Why the World Series is going down the tubes (literally)
Greedy, shortsighted owners and one-dimensional teams playing bad baseball add up to an event that nobody cares about.
By Keith Olbermann
Oct. 30, 2002 | By legend, Miss Barton had been standing on Farragut Parkway when they decided to put the school there in 1905, so they just built it around her.
In fact, she'd only been at the head of her homeroom since 1942, but for us seventh-graders 1942 might have been a date from Julius Caesar's reign. She was friendly but formidable, and what, if any, connection she had to the world outside school eluded us. In retrospect, it took a good deal of courage for me to hand her the note my mother had scribbled asking her permission for me to miss school on Oct. 15, 1969.
She looked up at me with unalloyed shock. My plans were doomed.
And then she smiled, broadly and warmly. "You're going to the World Series? Have you got an extra ticket?"

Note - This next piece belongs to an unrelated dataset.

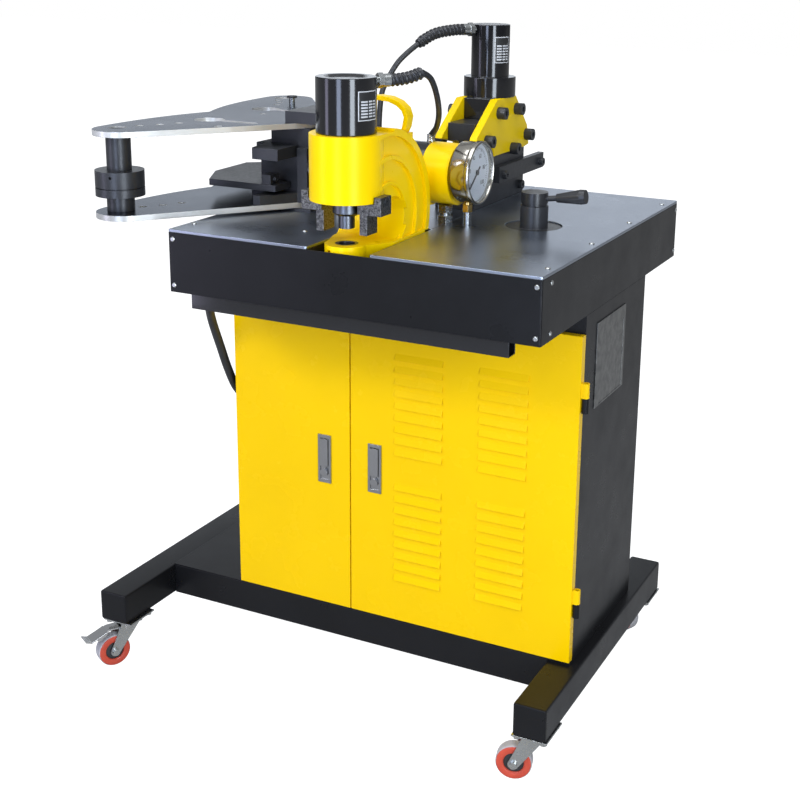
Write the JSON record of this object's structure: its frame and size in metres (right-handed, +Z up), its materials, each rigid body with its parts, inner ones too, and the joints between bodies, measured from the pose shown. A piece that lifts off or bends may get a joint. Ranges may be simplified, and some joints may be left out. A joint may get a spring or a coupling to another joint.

They were all like that. Mr. Motylinski, the science teacher who looked like nothing less than a proto-Nathan Lane, not only accepted my carrying a transistor radio and earphone into class, but periodically called on me for the score. Mr. Bub, the hard-assed phys ed teacher who once fended off 27 kids who tried to force him into the showers, suggested that when I went to Game 4, I should bring a movie camera and we could watch highlights -- instead of gym. The social studies teacher, Mrs. Rice, outdid them all. She moved my chair up next to the blackboard and turned a corner of it into a makeshift scoreboard. Every half-inning -- and in those days you could cram a lot of half-innings into your average seventh grade social studies class, not just one -- I'd add a digit to the line score:
BALTIMORE 0 0 3
METS 0 0 0
The previous school year, they'd herded us all into the vast cobwebby auditorium at the top of the school to watch Nixon's inauguration, and several times had done the same for Gemini and Apollo launches. But these had tangible -- if to us, vague -- connections to the actual schoolwork.
The World Series, however, was apparently more important than school.
I don't remember anything else that adults would admit was more important than school.
Thirty-three years later, hearing those words "world" and "series" sends a chill through me as reflexively as the loudest Pavlovian bell. I could not have known I was the last generation to be so indoctrinated. I assumed it had always been that way, and always would be.
It no longer is.
The official data is in, and the 2002 World Series was the worst-rated in television history. There is a myriad of causes: I have about 117 more television channels to choose from than I did in October 1969. I have at least 20 more than I did in October 2001. Similarly, baseball no longer dwarfs the sports landscape. The de-nationalizing of the sport was symbolized by the presence of two geographically homogenous teams, formerly a boon to ratings, now a curse. And there have been strikes and scandals and expansion and ties at the All-Star Game and Bud Selig.
Yet the underlying cause of baseball's malaise is that, like me, the owners just assumed it would always be that way. I had an excuse: I was 10 years old. Their excuse, that mentally they're 10 years old, is insufficient.
All but a few of the owners have failed to understand television in any way other than as a revenue stream. They have never recognized its function as a merchandising, even a proselytizing, mechanism. They didn't know about Miss Barton and Mr. Motylinski and Mrs. Rice. They didn't know about the kids with their cheesy white plastic earplugs and their scratchy transistor radios. They didn't cultivate the tradition they had been given by their forbears in the first half of the 20th century. They let the World Series become less important than school, and less important than the NBA, and less important than "The Sopranos."
It takes a certain foresight to say to a television executive, "No, we can't play the whole World Series at night because the kids won't be able to watch. We can't bend to society and prime time and demographics because to do that is to lessen the obligation to watch the World Series. We have to play day games. Here's some money back."
As evidenced by the All-Star Game, baseball owners don't have the foresight to plan for the 12th inning, let alone 12 years from now. They didn't write off the few million less NBC would've paid them as seed money. Instead it's the World Series that's gone to seed, sometimes being reduced to the symbolic filler between Fox's next promo for "24."